Sarepta has executed multiple strategic partnerships with preeminent investigators at the University of Florida College of Medicine. Lee Sweeney, PhD, has pioneered the development of a novel gene therapy for the treatment of certain heart diseases, including cardiomyopathies. This cardiomyopathy program, which has shown success in a canine model of Duchenne muscular dystrophy (DMD), has been exclusively partnered with Sarepta. Additionally, Brad Hoffman, PhD, has developed an innovative approach to treat multiple sclerosis (MS), the most common immune-mediated disorder affecting the central nervous system. Dr. Hoffman’s program, which is exclusively partnered with Sarepta, utilizes AAV gene therapy to alter the autoimmune response to reduce the severity of MS disease.
Sarepta has executed multiple strategic partnerships with University of Massachusetts Medical School focused in the field of AAV gene therapy. Given the complex nature of the etiology of Rett Syndrome, Sarepta has partnered with a diverse team of renowned UMass investigators spanning multiple critical disciplines in order to develop an AAV gene therapy for this rare, fatal brain disease. Miguel Sena Esteves, PhD, a leading investigator in developing CNS gene therapies; Guangping Gao, PhD, a world expert in AAV vector discovery and engineering; and Michael Green, MD, PhD, a preeminent leader in understanding the molecular basis of regulating gene expression, are working together with Sarepta to develop a precisely regulated expression cassette to safely and effectively treat Rett syndrome. Sarepta also has an additional collaboration with Dr. Gao focused on characterizing a library of novel, human-derived AAV capsids.

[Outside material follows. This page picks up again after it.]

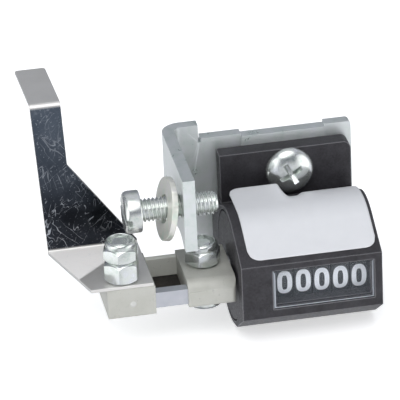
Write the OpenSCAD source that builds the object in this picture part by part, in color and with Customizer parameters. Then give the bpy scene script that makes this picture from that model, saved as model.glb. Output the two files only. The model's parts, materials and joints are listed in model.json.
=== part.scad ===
// Lever-operated mechanical counter on a bent steel bracket.
// Frame: origin at the tapped hole in the bracket's side plate, on its outer face.
// The modules are drawn from the input shaft's axis at the left end of the body, then placed.
// +X runs right along the shaft, +Y runs from the window to the bracket, +Z is up.

/* [Counter body] */
// Length of the counter body along the shaft
body_len = 35; // [35:0.5:38]
// Radius of the round barrel of the body
body_r = 14.8; // [14.5:0.1:15]
// Distance from the shaft's axis to the flat window face
front_y = 17.3; // [17:0.1:18]
// Height of the upper crease of the window face above the axis
face_top = 7.6; // [7.2:0.1:8]
// Depth of the lower crease of the window face below the axis
face_bottom = 6.8; // [6.2:0.1:7]
// Radius of the round cavity that holds the number wheels
cavity_r = 13.2; // [13.1:0.05:13.3]
// Height of the mounting flange above the axis
flange_top = 21.75; // [21.5:0.25:23]
// Thickness of the mounting flange
flange_t = 4.5; // [4:0.25:5]
// Distance from the axis to the front of the mounting flange
flange_y = 16.7; // [16.6:0.1:17.5]

/* [Window] */
// Left edge of the clear window
window_x = 7.7; // [7.6:0.1:8]
// Width of the clear window
window_w = 25.3; // [24.5:0.1:25.3]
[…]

Sarepta has an exclusive, worldwide licensing agreement with the University of Western Australia (UWA) for intellectual property rights to support the development of exon-skipping drug candidates for the treatment of Duchenne muscular dystrophy (DMD). The agreement grants Sarepta rights to UWA's extensive patent portfolio in DMD and enables the Company to expand its exon-skipping pipeline with new candidates to address the majority of patients with DMD worldwide.